A new CEO must be identified, hired, and installed with all urgent deliberateness.

The most important attributes this individual must have are a vision of what the organization can and ought to be, an ability to articulate it, and the dogged tenacity required to change the culture so that this vision is realized.

USAG needs to identify what it stands for.

Thomas Jefferson wrote: “In matters of style, swim with the current; in matters of principle, stand like a rock.” Let me help with this one. This is what USAG should be in rank order:


USAG must make a REAL commitment to service, not just corporate blather!

USAG was founded to and exists to meet the needs of its members; it should be axiomatic that we shall “under-promise and over-deliver” in all aspects of customer relations. Our membership IS USA Gymnastics and their well-being is always the business’s highest priority.

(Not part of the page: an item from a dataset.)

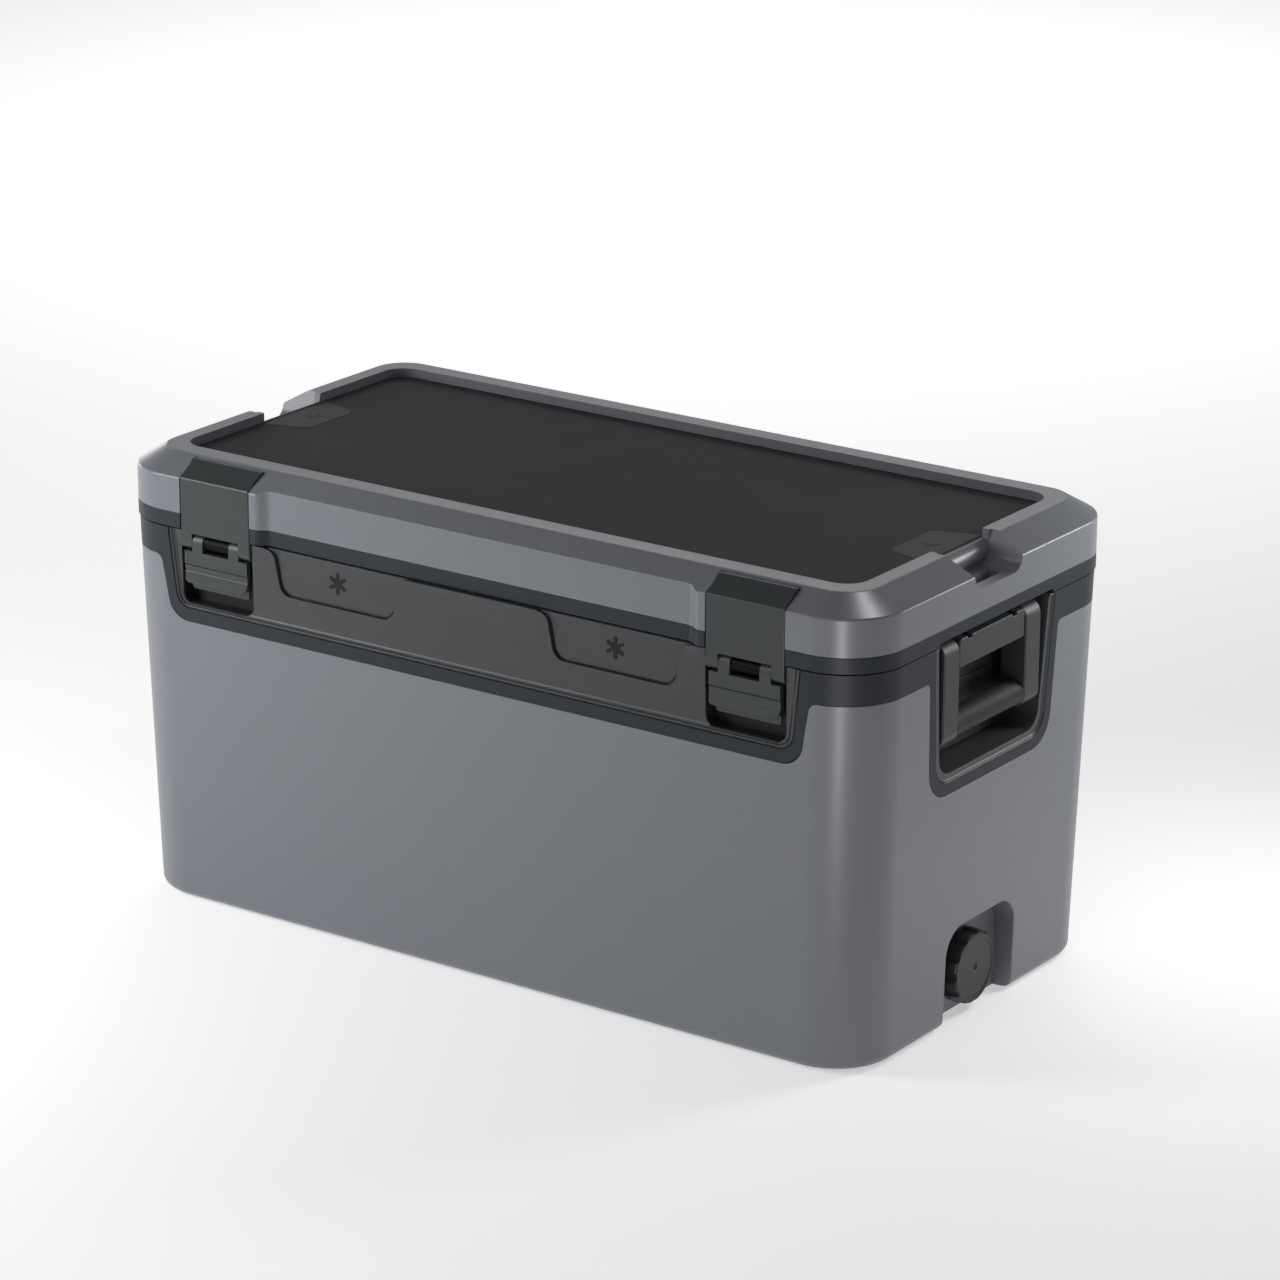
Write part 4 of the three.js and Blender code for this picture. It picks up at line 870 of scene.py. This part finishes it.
for name, side in SIDES:
    outline = [(312, -34, 9), (354, -46, 3), (354, 46, 3), (312, 34, 9)]
    tab = round_edges(prism("top", outline, MAT_HIGH.z - 1, MAT_HIGH.z + 0.4), 0.3, 2)
    finish(f"mat_tab_{name}", on_side(tab, side), "lid", MAT_TAB)
    mark = snow_mark(15, MAT_HIGH.z + 0.3, MAT_HIGH.z + 0.7)
    finish(f"mat_mark_{name}", moved(mark, side * 333), "lid", MARK)

# ---------------------------------------------------------------- latches
PIVOT = (-197.9, 347.5)
KNUCKLE = 7.8
EAR_INNER = 26.5


def make_strap():
    """Strap over the lid's edge, with its pin's eye above and two ears of the hinge below."""
    crease = LID_CREASE + 0.6
    profile = [
        (STRAP_BACK, PIVOT[1]), (STRAP_BACK, crease - 4), (STRAP_PIN[0] + 2.4, STRAP_PIN[1] - 3.7),
        (STRAP_PIN[0] - 2.4, STRAP_PIN[1] + 3.7), (-HALF_DEPTH, crease), (-HALF_DEPTH, PIVOT[1]),
    ]
    bm = weld(
        round_edges(prism("end", profile, -STRAP_HALF, STRAP_HALF), 1.3, 4),
        rod("X", 4.4, -STRAP_HALF, STRAP_HALF, STRAP_PIN, 32),
        rod("X", KNUCKLE, -STRAP_HALF, STRAP_HALF, PIVOT, 48),
    )
    return cut(bm, block((-EAR_INNER, -HALF_DEPTH - 1, 300), (EAR_INNER, 0, PIVOT[1] + KNUCKLE + 0.5)))


def make_lever():
    """Lever plate with a finger groove, a lip, and two ears that hold the roller."""
    front = -HALF_DEPTH
    profile = [
        (-199.9, 309), (front + 1.6, 309), (front + 0.9, 311), (front + 0.9, 319.5),
        (front + 1.5, 320.2), (front + 0.7, 325.6), (front + 1.7, 326.4), (front + 0.3, 327.2),
        (front + 0.3, 339.3), (-199.9, 339.3),
    ]
    outline = [(-35.5, 345), (-35.5, 309, 4), (35.5, 309, 11), (35.5, 345)]
    plate = combine(prism("end", profile, -36, 36), [prism("front", outline, -212, -195)], "INTERSECT")
    round_edges(plate, 0.7, 2, lambda p: p.y < -200.5, math.radians(60))
    ears = []
    for _, side in SIDES:
        inner, outer = 14.9, EAR_INNER - GAP
        low, high = (inner, outer) if side > 0 else (-outer, -inner)
        ears.append(rod("X", KNUCKLE - 0.2, low, high, PIVOT, 48))
        ears.append(block((low, front + 0.2, 338), (high, PIVOT[0], PIVOT[1])))
    lip = prism("front", [(-31, 312), (-31, 303.6, 3), (33.5, 303.6, 3), (33.5, 312)], -200.0, -197.4)
    return weld(plate, *ears, lip)


for name, side in SIDES:
    finish(f"strap_{name}", moved(make_strap(), side * LATCH_X), f"latch_strap_{name}",
           LATCH, (f"latch_strap_{name}",))
    finish(f"lever_{name}", moved(make_lever(), side * LATCH_X), f"latch_lever_{name}",
           LATCH, (f"latch_lever_{name}",))
    barrel = round_edges(rod("X", 6.7, -14.6, 14.6, PIVOT, 48), 0.7, 3)
    finish(f"roller_{name}", moved(barrel, side * LATCH_X), f"latch_lever_{name}",
           ROLLER, (f"latch_roller_{name}",))

# ---------------------------------------------------------------- handles
FRAME_LOW, FRAME_HIGH = box_mm("handle_frame_right")
GRIP_LOW, GRIP_HIGH = box_mm("handle_grip_right")
ARM_DEPTH = FRAME_HIGH.x - FRAME_LOW.x
HANDLE_X = (FRAME_LOW.x + FRAME_HIGH.x) / 2
HANDLE_Z = FRAME_HIGH.z - ARM_DEPTH / 2
GRIP_Z = (GRIP_LOW.z + GRIP_HIGH.z) / 2
BRACKET_LOW, BRACKET_HIGH = box_mm("handle_bracket_right")
POCKET_LINING = 7.5


def at_pocket_mouth(point):
    return point.x > 393.5 and abs(point.y) < 91.5 and 237 < point.z < 356


def make_pocket():
    """Handle pocket with a stepped border, a ledge, a keyhole and screw holes."""
    outside = combine(
        prism("end", bucket(POCKET_TOP_HALF - GAP, POCKET_BOTTOM_HALF - GAP, BODY_TOP + BEYOND,
                            POCKET_BOTTOM + GAP, POCKET_CORNER), POCKET_BACK - 3, HALF_LENGTH + 9),
        [body_block(200, BODY_TOP, GAP)], "INTERSECT")
    front = [f for f in outside.faces if f.normal.x > 0.98 and f.calc_area() > 5000]
    for thickness, rise in ((0.8, -1.0), (0.6, 0.6), (0.6, -0.2), (0.7, -0.9)):
        bmesh.ops.inset_region(outside, faces=front, thickness=thickness, depth=rise,
                               use_even_offset=True)
    inside = prism("end", bucket(POCKET_TOP_HALF - POCKET_LINING, POCKET_BOTTOM_HALF - POCKET_LINING,
                                 BODY_TOP + BEYOND, POCKET_BOTTOM + POCKET_LINING, 17),
                   POCKET_BACK, HALF_LENGTH + 9, 10)
    bm = cut(outside, inside)
    round_edges(bm, 4.0, 5, at_pocket_mouth)
    ledge = block((POCKET_BACK - 1, -84, 240), (POCKET_BACK + 1.6, 84, 297))
    bm = weld(bm, round_edges(ledge, 0.8, 2))
    keyhole = [rod("X", 3.2, POCKET_BACK - 2, POCKET_BACK + 5, (61, 305), 24),
               block((POCKET_BACK - 2, 59.6, 299), (POCKET_BACK + 5, 62.4, 305))]
    screws = [rod("X", 1.9, POCKET_BACK - 8, POCKET_BACK + 1, (hand * 30, 334), 16) for hand in (-1, 1)]
    return cut(bm, *keyhole, *screws)


def make_bracket():
    """Block that the handle's pin runs through, with two notches in its top."""
    half, bottom, top = 52.6, 328.3, 353.6
    plate = [(-half, bottom, 3), (half, bottom, 3), (half, top, 3), (-half, top, 3)]
    bm = prism("end", plate, BRACKET_LOW.x, BRACKET_HIGH.x + 1.4)
    notches = [prism("end", [(h * 36 - 3, 360), (h * 36 - 3, 351.0, 1), (h * 36 + 3, 351.0, 1),
                             (h * 36 + 3, 360)], 384, 400) for h in (-1, 1)]
    bm = cut(bm, *notches, rod("Y", 3.4, -60, 60, (HANDLE_X, HANDLE_Z), 24))
    return round_edges(bm, 1.5, 4)


def make_frame_arms():
    """Two flat bars with round ends, joined by a core that the grip goes over."""
    radius = ARM_DEPTH / 2
    top, bottom = HANDLE_Z + radius, FRAME_LOW.z
    corner = radius - 0.05
    outline = [(HANDLE_X - radius, bottom, corner), (HANDLE_X + radius, bottom, corner),
               (HANDLE_X + radius, top, corner), (HANDLE_X - radius, top, corner)]
    arms = []
    for hand in (-1, 1):
        y0, y1 = sorted((hand * 54, hand * 78))
        arms.append(round_edges(prism("front", outline, y0, y1, 10), 4.2, 5))
    core = rod("Y", 6.0, -55, 55, (HANDLE_X, GRIP_Z), 24)
    return weld(arms[0], arms[1], core)


def make_grip():
    """Round grip that swells where it meets the arms."""
    half = GRIP_HIGH.y
    profile = [(6.3, -half), (12.4, -half), (12.3, -half + 3), (11.9, -half + 8), (11.8, -half + 16),
               (11.8, half - 16), (11.9, half - 8), (12.3, half - 3), (12.4, half), (6.3, half)]
    points = [(HANDLE_X + r, y, GRIP_Z) for r, y in profile]
    return spun(points, (HANDLE_X, 0, GRIP_Z), (0, 1, 0), 48)


for name, side in SIDES:
    finish(f"pocket_{name}", on_side(make_pocket(), side), "body", POCKET,
           (f"handle_pocket_{name}",))
    finish(f"bracket_{name}", on_side(make_bracket(), side), "body", HANDLE,
           (f"handle_bracket_{name}",))
    finish(f"carry_frame_{name}", on_side(make_frame_arms(), side), f"handle_{name}",
           HANDLE, (f"handle_frame_{name}",))
    finish(f"carry_grip_{name}", on_side(make_grip(), side), f"handle_{name}", GRIP,
           (f"handle_grip_{name}",))

# ---------------------------------------------------------------- drain cap
CAP_FACE = box_mm("drain_cap")[1].x
FLUTES = 12
FLUTE_REACH = 36.0


def make_cap():
    """Hollow cap with twelve flutes round its rim."""
    profile = [(0, 20.2), (0, 33), (2, 33.4), (12.6, 32.6), (14.2, 31.8), (15, 30.4), (15, 28.6),
               (14.2, 27.6), (14.2, 4.2), (13.2, 3.4), (13.2, 0.4), (10, 0.4), (10, 10.4), (4, 10.4),
               (4, 20.2)]
    points = [(CAP_FACE - 15 + x, 0, DRAIN_Z + r) for x, r in profile]
    bm = spun(points, (0, 0, DRAIN_Z), (1, 0, 0), 72)
    flutes = []
    for step in range(FLUTES):
        angle = math.tau * step / FLUTES
        middle = (math.cos(angle) * FLUTE_REACH, DRAIN_Z + math.sin(angle) * FLUTE_REACH)
        flutes.append(rod("X", 5.6, CAP_FACE - 20, CAP_FACE + 5, middle, 20))
    return round_edges(cut(bm, *flutes), 0.7, 2, lambda p: math.hypot(p.y, p.z - DRAIN_Z) > 30)


finish("cap", make_cap(), "drain_cap", CAP, ("drain_cap",))

# ---------------------------------------------------------------- inside
LINER_LOW, LINER_HIGH = box_mm("inner_liner")
LINER_DRAFT = 6.0
INNER_WALL = 3.0


def tub(inward, low, high):
    """A drafted block that follows the liner's outside, `inward` inside it."""
    bm = rounded_block(LINER_HALF_X - inward, LINER_HALF_Y - inward, LINER_CORNER - inward, low, high, 10)
    return step_in(bm, lambda z: LINER_DRAFT * (LINER_HIGH.z - z) / (LINER_HIGH.z - LINER_LOW.z))


def make_liner():
    """White tub with a flange over the body's top and a bore for the drain."""
    outside = tub(0.0, LINER_LOW.z, LINER_HIGH.z)
    inside = tub(INNER_WALL, LINER_LOW.z + INNER_WALL, LINER_HIGH.z + 1)
    round_edges(inside, 9.0, 5, lambda p: p.z < LINER_LOW.z + INNER_WALL + 1)
    flange = rounded_block(LINER_HIGH.x, LINER_HIGH.y, 45, SHELL_TOP + GAP, LINER_HIGH.z, 10)
    bore = rod("X", DRAIN_BORE, 300, 360, (0, DRAIN_Z), 32)
    bm = cut(weld(outside, flange), inside, bore)
    return round_edges(bm, 0.6, 2, lambda p: p.z > SHELL_TOP)


finish("liner", make_liner(), "body", LINER, ("inner_liner",))

LID_PAN_LOW, LID_PAN_HIGH = box_mm("lid_inner")
PAN_INSET = LID_WALL + GAP
PLUG_HALF_X = 338
PLUG_HALF_Y = 152
PLUG_CORNER = 30


def make_lid_inside():
    """Pan under the lid, with a hollow plug that reaches down into the liner."""
    pan = rounded_block(HALF_LENGTH - PAN_INSET, HALF_DEPTH - PAN_INSET, CORNER - PAN_INSET, 359.5,
                        LID_PAN_HIGH.z, 10)
    plug = rounded_block(PLUG_HALF_X, PLUG_HALF_Y, PLUG_CORNER, LID_PAN_LOW.z, LID_PAN_HIGH.z, 10)
    round_edges(plug, 6.0, 4, lambda p: p.z < LID_PAN_LOW.z + 1)
    inside = rounded_block(PLUG_HALF_X - INNER_WALL, PLUG_HALF_Y - INNER_WALL,
                           PLUG_CORNER - INNER_WALL, LID_PAN_LOW.z + INNER_WALL,
                           LID_PAN_HIGH.z + 1, 10)
    return cut(weld(pan, plug), inside)


finish("lid_inside", make_lid_inside(), "lid", LINER, ("lid_inner",))

# ---------------------------------------------------------------- finishes of the frame's own pieces
KEPT = {
    "body_foam": FOAM, "lid_foam": FOAM, "lid_gasket": SEAL, "drain_fitting": CAP, "drain_nut": CAP,
    "drain_washer": SEAL, "foot_front_left": FOOT, "foot_front_right": FOOT, "foot_rear_left": FOOT,
    "foot_rear_right": FOOT,
}
for name, _ in SIDES:
    for part in ("handle_screw_front", "handle_screw_rear", "handle_pin", "latch_keeper", "latch_pin",
                 "strap_pin", "body_hinge", "lid_hinge", "hinge_pin"):
        KEPT[f"{part}_{name}"] = STEEL
for node, material in KEPT.items():
    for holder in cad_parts[node].material_slots:
        holder.material = material

# ---------------------------------------------------------------- floor, light
def make_floor():
    bm = bmesh.new()
    bmesh.ops.create_grid(bm, x_segments=1, y_segments=1, size=15.0)
    mesh = bpy.data.meshes.new("floor")
    bm.to_mesh(mesh)
    bm.free()
    material = bpy.data.materials.new("floor_paint")
    material.use_nodes = True
    shader = material.node_tree.nodes["Principled BSDF"]
    shader.inputs["Base Color"].default_value = (0.9, 0.9, 0.9, 1)
    shader.inputs["Roughness"].default_value = 0.9
    shader.inputs["Specular IOR Level"].default_value = 0.0
    shader.inputs["Emission Color"].default_value = (1, 1, 1, 1)
    shader.inputs["Emission Strength"].default_value = 0.42
    mesh.materials.append(material)
    floor = bpy.data.objects.new("floor", mesh)
    bpy.context.scene.collection.objects.link(floor)


def area_light(name, at, target, size, power, size_y=None, only_shine=False):
    """A soft box that the camera doesn't see. One that is only_shine adds no diffuse light."""
    data = bpy.data.lights.new(name, "AREA")
    data.energy = power
    data.shape = "RECTANGLE"
    data.size = size
    data.size_y = size_y or size
    light = bpy.data.objects.new(name, data)
    bpy.context.scene.collection.objects.link(light)
    light.location = at
    light.rotation_euler = (Vector(target) - Vector(at)).to_track_quat("-Z", "Y").to_euler()
    light.visible_camera = False
    light.visible_diffuse = not only_shine


def make_light():
    world = bpy.data.worlds.new("studio")
    bpy.context.scene.world = world
    world.use_nodes = True
    sky = world.node_tree.nodes["Background"]
    sky.inputs["Color"].default_value = (1, 1, 1, 1)
    sky.inputs["Strength"].default_value = 0.18
    area_light("key_left", (-1.02, -0.95, 0.68), (-0.28, -0.1, 0.24), 0.6, 9.5)
    area_light("rear_right", (0.64, 0.42, 0.5), (0.4, 0.19, 0.32), 0.2, 1.6)
    area_light("floor_back", (-1.6, 2.6, 1.8), (-1.6, 2.6, 0), 2.6, 34)
    area_light("floor_front", (0.7, -2.4, 1.6), (0.7, -2.4, 0), 1.6, 11)
    area_light("corner_strip", (0.63, -0.70, 0.15), (0.38, -0.19, 0.15), 0.05, 1.5, 0.28, True)
    area_light("crease_light", (-1.0, -1.3, 1.25), (0.1, -0.2, 0.4), 0.3, 7.0, 0.3, True)
    area_light("corner_glint", (0.45, 0.46, 1.75), (0.38, -0.15, 0.41), 0.18, 7.0, 0.18, True)
    area_light("left_rim", (-2.2, 0.6, 0.45), (0, 0, 0.3), 1.6, 16, 0.9, True)
    bpy.context.scene.view_settings.view_transform = "Standard"


make_floor()
make_light()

USA Gymnastics is, primarily, the steward of the sport. We have inherited a rich heritage and history and we owe it to both our progenitors and our posterity the best within us. We enjoy such abundant competitive (both marketplace and sporting) advantages that it is incumbent upon us to continue to nurture and develop these resources. This organization is the vehicle by which so many lives can be enriched; remain cognizant of that responsibility.


By identifying our cumulative strengths and implementing our collective talents, USAG will indeed be successful competitively. As my college coach Bob Peavy put it, “Winning is the by-product of doing everything else well.”

“USA Gymnastics: Service, Stewardship, Success.”


Jim Holt

Jim Holt is a former USAG Board member and is widely recognized internationally for his passion for and commitment to the development of gymnastics worldwide. He is one of very few individuals to coach at 14 World Championships and is the only person in gymnastics history to represent seven different nations at that event (BAR, BOL, ECU, IND, IRI, NAM, YEM).